Manapul: It's not him. I think what we are playing around with is the idea of Anarky. It's something that has been around for a long time and continues to be around. Even within the story that we're telling... actually, I'm going to stop right there. [Laughs]
Buccellato: We can say that it's a movement, and it's bigger that the person behind the Anarky mask. That's why the one that you saw in the "Zero Year" story is not the one that is in our book.
Manapul: There is going to be some fun stuff for the readers, especially for people that are fans of the Anarky character. It's hard to answer these questions because I don't want to spoil anything.
Did you go back and read his past appearances before starting work on this storyline?
Manapul: A lot of the work was delving into the motivation of the character. And going back to that, one of the things that Brian and I mostly focused on was this idea and what does it mean? A lot of people's perception of the character is a guy with a Molotov cocktail throwing it at a police barricade. And it's more than that. We're focusing on the idea. Obviously, there are going to be some twists and turns.
I think the concept of who he is, and why he does what he does, stands the test of time. At the time when Alan and Norm were working on him, they were dealing with things that were topical and relevant for that current era. We're hoping to do the same, except more for this generation.
Why does he work as a villain? Actually, before I ask that, is he even a villain? I know Norm Breyfogle has called him an anti-villain.
Buccellato: Unlike Batman, he's not bringing order to Gotham. He is bringing chaos. Batman brings order, so at the simplest level, the two are opposed to each other.
Manapul: Their philosophies are fundamentally very, very different. One of the things that makes Anarky an interesting foil for Batman in our story, from an emotional level, is that this opportunity that Anarky is presenting to Gotham, it's also something that Batman has to look at and consider and even ponder for a minute. What would he have been like if he got a do-over? Batman will understand why the people of Gotham choose to do what they do based on what Anarky allows them to do. There is a real moral ambiguity there with regard to what you desire to do, what you always wanted to do, versus what you have to do.
Will we see Anarky unmasked in this arc?
Buccellato: At its core, our stories are mysteries, and you can't have a mystery unless you have the answer at the end.
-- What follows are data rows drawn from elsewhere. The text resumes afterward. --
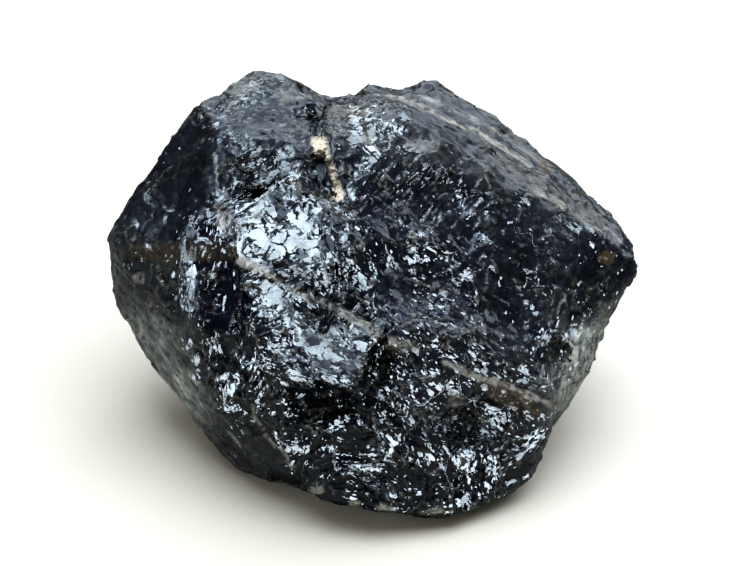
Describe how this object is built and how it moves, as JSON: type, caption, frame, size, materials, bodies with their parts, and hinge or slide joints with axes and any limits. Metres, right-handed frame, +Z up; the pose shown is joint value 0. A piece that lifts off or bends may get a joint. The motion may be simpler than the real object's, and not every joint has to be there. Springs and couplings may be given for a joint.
{
  "type": "rough morion quartz block",
  "caption": "Rough, uncut block of black morion quartz: a fractured natural lump with hackly breaks, shell-shaped scars and milky veins, resting on a flat underside.",
  "frame": {"origin": "a point near the middle of the flat underside that the block rests on", "axes": "+Z up from the resting face, +X to the right along the block's longest extent, +Y away from the broad broken front"},
  "size_m": [0.1516, 0.1159, 0.0945],
  "materials": {
    "morion": "vitreous, freshly broken, opaque black with milky and smoky veins"
  },
  "bodies": {
    "root": {"quartz_block": "morion"}
  },
  "joints": []
}
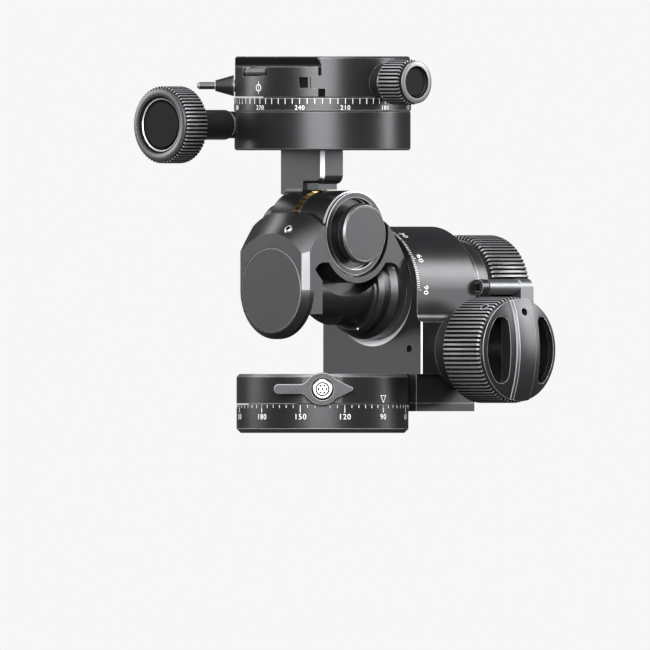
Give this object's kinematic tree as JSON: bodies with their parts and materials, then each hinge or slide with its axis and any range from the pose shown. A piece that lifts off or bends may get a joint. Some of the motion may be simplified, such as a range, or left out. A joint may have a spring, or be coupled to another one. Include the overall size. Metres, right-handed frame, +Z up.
{
  "type": "geared tripod head",
  "caption": "Geared camera head with a turning pan base, two worm-driven tilt axes with fluted knobs, and a geared rotating clamp for a dovetail plate.",
  "frame": {"origin": "centre of the mounting face at the mouth of the tripod socket", "axes": "+Z up through the pan axis, +X towards the gear knob of the first tilt, -Y towards the round cover on the end of the cradle"},
  "size_m": [0.0901, 0.1366, 0.127],
  "materials": {
    "black_body": "sand-blasted black anodised with bright machined edges",
    "black_knob": "fluted black anodised",
    "insert": "fine blasted blue-grey anodised",
    "brass": "machined",
    "steel": "turned",
    "washer": "plain",
    "vial": "clear greenish",
    "vial_end": "plain"
  },
  "bodies": {
    "base": {"base_ring": "black_body", "pan_spindle": "steel", "tripod_bush": "brass", "pan_nut": "steel", "thrust_washer": "washer"},
    "pan": {"pan_body": "black_body", "pan_bush": "brass", "pan_cap": "black_body", "tilt_housing": "black_body", "bottom_cover": "black_body", "cover_screws": "steel", "rear_cover": "black_body", "worm_1_carrier": "black_body", "worm_1_bush": "brass"},
    "pan_lock": {"pan_lever": "black_body", "pan_lever_screw": "steel"},
    "gear_knob_1": {"worm_1": "steel", "knob_1": "black_knob"},
    "knob_release": {"knob_1_grip": "black_knob"},
    "tilt_lock": {"tilt_lock_rod": "black_body", "tilt_lock_tab": "black_body"},
    "cradle": {"drum_1": "black_body", "worm_wheel_1": "brass", "drum_retainer": "steel", "worm_2_bush": "brass", "cradle": "black_body", "front_cover": "insert", "cradle_screws": "steel", "cradle_setscrew": "steel"},
    "gear_knob_2": {"worm_2": "steel", "knob_2": "black_knob", "knob_2_insert": "insert"},
    "yoke": {"yoke": "black_body", "worm_wheel_2": "brass", "yoke_drum": "black_body", "yoke_axle": "steel", "axle_cap_right": "black_body", "axle_cap_left": "black_body", "rotator_base": "black_body", "stem_screw": "steel", "scale_ring": "black_body", "rotator_post": "steel", "rotator_nut": "steel", "worm_3_sleeve": "black_body"},
    "rotator_drive": {"worm_3": "steel", "rotator_knob": "black_knob", "rotator_knob_insert": "insert"},
    "clamp": {"rotator_hub": "black_body", "worm_wheel_3": "brass", "clamp_base": "black_body", "level_vial": "vial", "level_ends": "vial_end", "guide_pins": "steel"},
    "rotator_lock": {"rotator_lock": "black_body"},
    "jaw": {"clamp_jaw": "black_body"},
    "clamp_knob": {"clamp_screw": "steel", "clamp_knob": "black_knob", "clamp_knob_insert": "insert"}
  },
  "joints": [
    {"name": "pan_turn", "type": "hinge", "parent": "base", "child": "pan", "pos_m": [0, 0, 0], "axis": [0, 0, 1], "continuous": true},
    {"name": "pan_lock_turn", "type": "hinge", "parent": "pan", "child": "pan_lock", "pos_m": [0, 0, 0.0148], "axis": [0.7071, -0.7071, 0], "range_deg": [-20, 60]},
    {"name": "tilt_1", "type": "hinge", "parent": "pan", "child": "cradle", "pos_m": [0, 0, 0.0482], "axis": [0, 1, 0], "range_deg": [-90, 30]},
    {"name": "gear_knob_1_turn", "type": "hinge", "parent": "pan", "child": "gear_knob_1", "pos_m": [0, 0.0435, 0.028], "axis": [1, 0, 0], "range_deg": [-3780.5, 1260.5]},
    {"name": "knob_release_turn", "type": "hinge", "parent": "gear_knob_1", "child": "knob_release", "pos_m": [0, 0.0435, 0.028], "axis": [1, 0, 0], "range_deg": [0, 45], "stiffness_Nm_per_rad": 0.05},
    {"name": "tilt_lock_turn", "type": "hinge", "parent": "pan", "child": "tilt_lock", "pos_m": [0.0224, 0, 0.0492], "axis": [0, 1, 0], "range_deg": [-40, 0]},
    {"name": "tilt_2", "type": "hinge", "parent": "cradle", "child": "yoke", "pos_m": [0, 0, 0.06725], "axis": [1, 0, 0], "range_deg": [-30, 35]},
    {"name": "gear_knob_2_turn", "type": "hinge", "parent": "cradle", "child": "gear_knob_2", "pos_m": [0, 0, 0.0482], "axis": [0, 1, 0], "range_deg": [-1400.5, 1200.5]},
    {"name": "rotator_turn", "type": "hinge", "parent": "yoke", "child": "clamp", "pos_m": [0, 0, 0], "axis": [0, 0, 1], "continuous": true},
    {"name": "rotator_drive_turn", "type": "hinge", "parent": "yoke", "child": "rotator_drive", "pos_m": [-0.02225, 0, 0.1039], "axis": [0, 1, 0], "continuous": true},
    {"name": "rotator_lock_turn", "type": "hinge", "parent": "clamp", "child": "rotator_lock", "pos_m": [0, 0, 0.1171], "axis": [-0.7071, -0.7071, 0], "range_deg": [-90, 90]},
    {"name": "jaw_slide", "type": "slide", "parent": "clamp", "child": "jaw", "axis": [1, 0, 0], "range_m": [0, 0.004]},
    {"name": "clamp_knob_turn", "type": "hinge", "parent": "jaw", "child": "clamp_knob", "pos_m": [0, 0, 0.1183], "axis": [1, 0, 0], "range_deg": [0, 1440.5]}
  ],
  "couplings": [
    {"joint": "gear_knob_1_turn", "follows": "tilt_1", "ratio": 42},
    {"joint": "gear_knob_2_turn", "follows": "tilt_2", "ratio": -40},
    {"joint": "rotator_drive_turn", "follows": "rotator_turn", "ratio": 74},
    {"joint": "clamp_knob_turn", "follows": "jaw_slide", "rad_per_m": 6283.2}
  ]
}
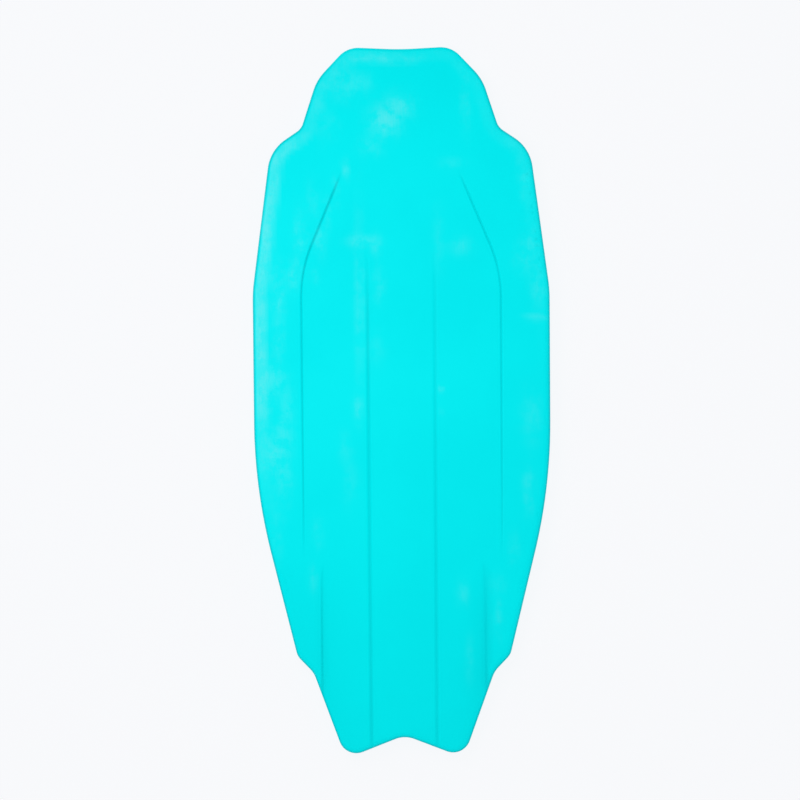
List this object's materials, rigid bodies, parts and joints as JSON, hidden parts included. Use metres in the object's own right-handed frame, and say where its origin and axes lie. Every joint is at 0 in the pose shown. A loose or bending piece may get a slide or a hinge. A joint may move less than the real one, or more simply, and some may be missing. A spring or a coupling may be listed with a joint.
{
  "type": "bodyboard",
  "caption": "Foam bodyboard with a smooth channelled slick, notched nose, winged swallow tail, inner stringers and a deck leash cup.",
  "frame": {"origin": "middle of the flat deck face, half way along and half way across the board", "axes": "+Z out of the slick, +Y towards the nose, +X across the board; stored lying on its deck"},
  "size_m": [0.5126, 1.2195, 0.056],
  "materials": {
    "slick_plastic": "smooth semi-gloss moulded polyethylene, faintly hazed and scuffed",
    "rail_foam": "skinned closed-cell foam, fine leathery grain",
    "deck_foam": "embossed closed-cell foam with a fine pebble grip texture",
    "core_foam": "matt beaded foam",
    "backing_foam": "matt cut foam sheet",
    "mesh_plastic": "woven plastic mesh",
    "stringer_composite": "pultruded fibre tube, satin",
    "plug_foam": "matt foam plug",
    "cup_nylon": "moulded nylon, satin",
    "stainless_steel": "brushed stainless steel"
  },
  "bodies": {
    "root": {"bottom_slick": "slick_plastic", "slick_backing": "backing_foam", "reinforcement_mesh": "mesh_plastic", "foam_core": "core_foam", "deck_skin": "deck_foam", "rail_strip_left": "rail_foam", "rail_strip_right": "rail_foam", "chine_strip_left": "rail_foam", "chine_strip_right": "rail_foam", "nose_strip": "rail_foam", "tail_strip": "rail_foam", "nose_chine_strip": "rail_foam", "tail_chine_strip": "rail_foam", "stringer_tube_left": "stringer_composite", "stringer_tube_right": "stringer_composite", "stringer_plug_left": "plug_foam", "stringer_plug_right": "plug_foam", "leash_cup": "cup_nylon", "leash_pin": "stainless_steel", "leash_anchor_disc": "cup_nylon", "leash_anchor_screw": "stainless_steel"}
  },
  "joints": []
}
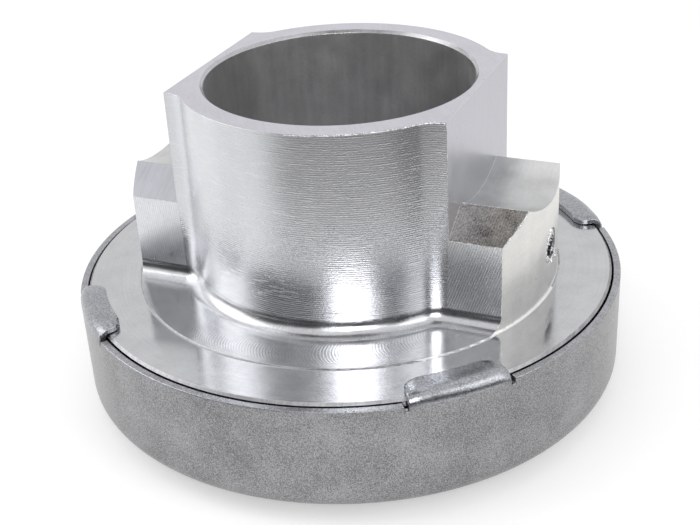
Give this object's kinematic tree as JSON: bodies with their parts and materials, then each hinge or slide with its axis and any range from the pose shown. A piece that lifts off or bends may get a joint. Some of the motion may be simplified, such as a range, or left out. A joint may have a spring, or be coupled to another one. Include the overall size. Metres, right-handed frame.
{
  "type": "clutch release bearing",
  "caption": "Round machined carrier with a guide bore and side lugs for a clutch fork; a crimped steel cup holds a self-centring ball bearing that presses the clutch fingers.",
  "frame": {"origin": "on the axis of the guide bore, in the plane of the face that meets the clutch fingers", "axes": "+Z along the guide bore towards the gearbox, X through the two fork lugs, Y across them"},
  "size_m": [0.0934, 0.0934, 0.0549],
  "materials": {
    "machined_aluminium": "milled and turned, bright",
    "phosphated_steel": "pressed, matt grey",
    "ground_bearing_steel": "turned and ground",
    "polished_ball_steel": "lapped",
    "spring_steel": "blued",
    "cage_polyamide": "moulded, glass filled",
    "seal_rubber": "moulded"
  },
  "bodies": {
    "carrier": {"carrier_sleeve": "machined_aluminium", "retaining_cup": "phosphated_steel"},
    "spring": {"wave_spring": "spring_steel"},
    "outer_race": {"outer_ring": "ground_bearing_steel", "front_seal": "seal_rubber", "rear_seal": "seal_rubber"},
    "cage": {"ball_cage": "cage_polyamide"},
    "thrust": {"thrust_ring": "ground_bearing_steel"},
    "ball_01": {"ball_01": "polished_ball_steel"},
    "ball_02": {"ball_02": "polished_ball_steel"},
    "ball_03": {"ball_03": "polished_ball_steel"},
    "ball_04": {"ball_04": "polished_ball_steel"},
    "ball_05": {"ball_05": "polished_ball_steel"},
    "ball_06": {"ball_06": "polished_ball_steel"},
    "ball_07": {"ball_07": "polished_ball_steel"},
    "ball_08": {"ball_08": "polished_ball_steel"},
    "ball_09": {"ball_09": "polished_ball_steel"},
    "ball_10": {"ball_10": "polished_ball_steel"},
    "ball_11": {"ball_11": "polished_ball_steel"},
    "ball_12": {"ball_12": "polished_ball_steel"},
    "ball_13": {"ball_13": "polished_ball_steel"},
    "ball_14": {"ball_14": "polished_ball_steel"},
    "ball_15": {"ball_15": "polished_ball_steel"},
    "ball_16": {"ball_16": "polished_ball_steel"},
    "ball_17": {"ball_17": "polished_ball_steel"},
    "ball_18": {"ball_18": "polished_ball_steel"}
  },
  "joints": [
    {"name": "centring_x", "type": "slide", "parent": "carrier", "child": "spring", "axis": [1, 0, 0], "range_m": [-0.001, 0.001]},
    {"name": "centring_y", "type": "slide", "parent": "spring", "child": "outer_race", "axis": [0, 1, 0], "range_m": [-0.001, 0.001]},
    {"name": "thrust_spin", "type": "hinge", "parent": "outer_race", "child": "thrust", "pos_m": [0, 0, 0], "axis": [0, 0, 1], "continuous": true},
    {"name": "cage_spin", "type": "hinge", "parent": "outer_race", "child": "cage", "pos_m": [0, 0, 0], "axis": [0, 0, 1], "continuous": true},
    {"name": "ball_01_roll", "type": "hinge", "parent": "cage", "child": "ball_01", "pos_m": [0.03483, 0, 0.01082], "axis": [0.6428, 0, -0.766], "continuous": true},
    {"name": "ball_02_roll", "type": "hinge", "parent": "cage", "child": "ball_02", "pos_m": [0.03273, 0.01191, 0.01082], "axis": [0.604, 0.2198, -0.766], "continuous": true},
    {"name": "ball_03_roll", "type": "hinge", "parent": "cage", "child": "ball_03", "pos_m": [0.02668, 0.02239, 0.01082], "axis": [0.4924, 0.4132, -0.766], "continuous": true},
    {"name": "ball_04_roll", "type": "hinge", "parent": "cage", "child": "ball_04", "pos_m": [0.01741, 0.03016, 0.01082], "axis": [0.3214, 0.5567, -0.766], "continuous": true},
    {"name": "ball_05_roll", "type": "hinge", "parent": "cage", "child": "ball_05", "pos_m": [0.00605, 0.0343, 0.01082], "axis": [0.1116, 0.633, -0.766], "continuous": true},
    {"name": "ball_06_roll", "type": "hinge", "parent": "cage", "child": "ball_06", "pos_m": [-0.00605, 0.0343, 0.01082], "axis": [-0.1116, 0.633, -0.766], "continuous": true},
    {"name": "ball_07_roll", "type": "hinge", "parent": "cage", "child": "ball_07", "pos_m": [-0.01741, 0.03016, 0.01082], "axis": [-0.3214, 0.5567, -0.766], "continuous": true},
    {"name": "ball_08_roll", "type": "hinge", "parent": "cage", "child": "ball_08", "pos_m": [-0.02668, 0.02239, 0.01082], "axis": [-0.4924, 0.4132, -0.766], "continuous": true},
    {"name": "ball_09_roll", "type": "hinge", "parent": "cage", "child": "ball_09", "pos_m": [-0.03273, 0.01191, 0.01082], "axis": [-0.604, 0.2198, -0.766], "continuous": true},
    {"name": "ball_10_roll", "type": "hinge", "parent": "cage", "child": "ball_10", "pos_m": [-0.03483, 0, 0.01082], "axis": [-0.6428, 0, -0.766], "continuous": true},
    {"name": "ball_11_roll", "type": "hinge", "parent": "cage", "child": "ball_11", "pos_m": [-0.03273, -0.01191, 0.01082], "axis": [-0.604, -0.2198, -0.766], "continuous": true},
    {"name": "ball_12_roll", "type": "hinge", "parent": "cage", "child": "ball_12", "pos_m": [-0.02668, -0.02239, 0.01082], "axis": [-0.4924, -0.4132, -0.766], "continuous": true},
    {"name": "ball_13_roll", "type": "hinge", "parent": "cage", "child": "ball_13", "pos_m": [-0.01741, -0.03016, 0.01082], "axis": [-0.3214, -0.5567, -0.766], "continuous": true},
    {"name": "ball_14_roll", "type": "hinge", "parent": "cage", "child": "ball_14", "pos_m": [-0.00605, -0.0343, 0.01082], "axis": [-0.1116, -0.633, -0.766], "continuous": true},
    {"name": "ball_15_roll", "type": "hinge", "parent": "cage", "child": "ball_15", "pos_m": [0.00605, -0.0343, 0.01082], "axis": [0.1116, -0.633, -0.766], "continuous": true},
    {"name": "ball_16_roll", "type": "hinge", "parent": "cage", "child": "ball_16", "pos_m": [0.01741, -0.03016, 0.01082], "axis": [0.3214, -0.5567, -0.766], "continuous": true},
    {"name": "ball_17_roll", "type": "hinge", "parent": "cage", "child": "ball_17", "pos_m": [0.02668, -0.02239, 0.01082], "axis": [0.4924, -0.4132, -0.766], "continuous": true},
    {"name": "ball_18_roll", "type": "hinge", "parent": "cage", "child": "ball_18", "pos_m": [0.03273, -0.01191, 0.01082], "axis": [0.604, -0.2198, -0.766], "continuous": true}
  ],
  "couplings": [
    {"joint": "cage_spin", "follows": "thrust_spin", "ratio": 0.45635},
    {"joint": "ball_01_roll", "follows": "thrust_spin", "ratio": 4.3542},
    {"joint": "ball_02_roll", "follows": "thrust_spin", "ratio": 4.3542},
    {"joint": "ball_03_roll", "follows": "thrust_spin", "ratio": 4.3542},
    {"joint": "ball_04_roll", "follows": "thrust_spin", "ratio": 4.3542},
    {"joint": "ball_05_roll", "follows": "thrust_spin", "ratio": 4.3542},
    {"joint": "ball_06_roll", "follows": "thrust_spin", "ratio": 4.3542},
    {"joint": "ball_07_roll", "follows": "thrust_spin", "ratio": 4.3542},
    {"joint": "ball_08_roll", "follows": "thrust_spin", "ratio": 4.3542},
    {"joint": "ball_09_roll", "follows": "thrust_spin", "ratio": 4.3542},
    {"joint": "ball_10_roll", "follows": "thrust_spin", "ratio": 4.3542},
    {"joint": "ball_11_roll", "follows": "thrust_spin", "ratio": 4.3542},
    {"joint": "ball_12_roll", "follows": "thrust_spin", "ratio": 4.3542},
    {"joint": "ball_13_roll", "follows": "thrust_spin", "ratio": 4.3542},
    {"joint": "ball_14_roll", "follows": "thrust_spin", "ratio": 4.3542},
    {"joint": "ball_15_roll", "follows": "thrust_spin", "ratio": 4.3542},
    {"joint": "ball_16_roll", "follows": "thrust_spin", "ratio": 4.3542},
    {"joint": "ball_17_roll", "follows": "thrust_spin", "ratio": 4.3542},
    {"joint": "ball_18_roll", "follows": "thrust_spin", "ratio": 4.3542}
  ]
}
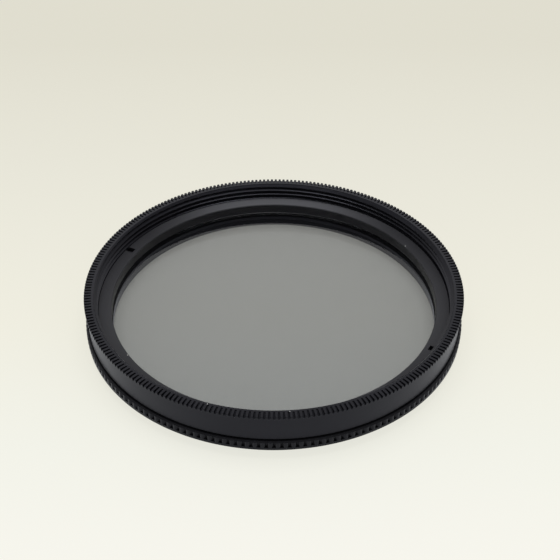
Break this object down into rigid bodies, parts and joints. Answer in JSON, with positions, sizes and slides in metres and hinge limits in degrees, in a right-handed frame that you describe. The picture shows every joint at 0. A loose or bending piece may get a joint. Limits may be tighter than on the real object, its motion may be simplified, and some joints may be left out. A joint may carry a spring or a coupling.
{
  "type": "circular polarizing filter",
  "caption": "Round screw-in polarizing filter for a camera lens: a knurled front ring with grey glass turns in a notched base ring that ends in the lens thread.",
  "frame": {"origin": "on the optical axis, in the plane of the end of the lens thread on which the filter lies", "axes": "+Z along the optical axis out of the front, away from the lens; -Y towards the camera of the picture; +X to its right"},
  "size_m": [0.055, 0.055, 0.0075],
  "materials": {
    "black_anodised": "satin black anodised, fine turned",
    "spring_wire": "bright drawn spring wire",
    "optical_glass": "polished, clear",
    "polarizer": "smooth neutral grey film",
    "retarder": "smooth clear film"
  },
  "bodies": {
    "base": {"base_ring": "black_anodised", "snap_ring": "spring_wire"},
    "front": {"front_ring": "black_anodised", "glass_retaining_ring": "black_anodised", "front_glass": "optical_glass", "polarizing_film": "polarizer", "quarter_wave_film": "retarder", "rear_glass": "optical_glass"}
  },
  "joints": [
    {"name": "ring_turn", "type": "hinge", "parent": "base", "child": "front", "pos_m": [0, 0, 0.003], "axis": [0, 0, 1], "continuous": true}
  ]
}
Will we see more of him beyond this arc?
Manapul: That's very hard to answer, because we don't want to give anything away. This is going to sound cheesy but the ending is just the beginning. The particular story that we are telling right now is a finite. It will end in the fourth issue. But the idea of Anarky will keep moving forward and I think readers will be very happy with how it ends.
As much as I love all of the action and detective-ing, I really love the smaller moments that I think is really your strength as storytellers. Can you talk about the "Bruce Time" sequence with Alfred in "Detective Comics" #37 and why these moments are just as important to a Batman story than the Zap! Boom! Pow! ones?
Buccellato: From a storytelling perspective, the stuff that we remember and the stuff that really resonates is not the fist hitting the jaw. It's really all of the stuff leading up to and after. You have to be invested in the character. You have to care why they are making the choices, and there is really no better way of doing that than to show us how this life affects the one underneath the cowl. How does it affect Bruce Wayne? How does it affect Alfred? I don't see them being things that need to be negotiated or forced upon us. Those moments are the story. We have to build the story around something that is emotional and personal. Otherwise, it's a hollow story. It's two sides of the same coin.
Manapul: To use an art term to describe a story -- essentially, you need to create contrast. In order to show the chaotic aspect of Bruce Wayne's life, you have to show the parts that are in order. What's interesting is that sometimes certain things work out visually that can create that moment that the reader needs to breathe.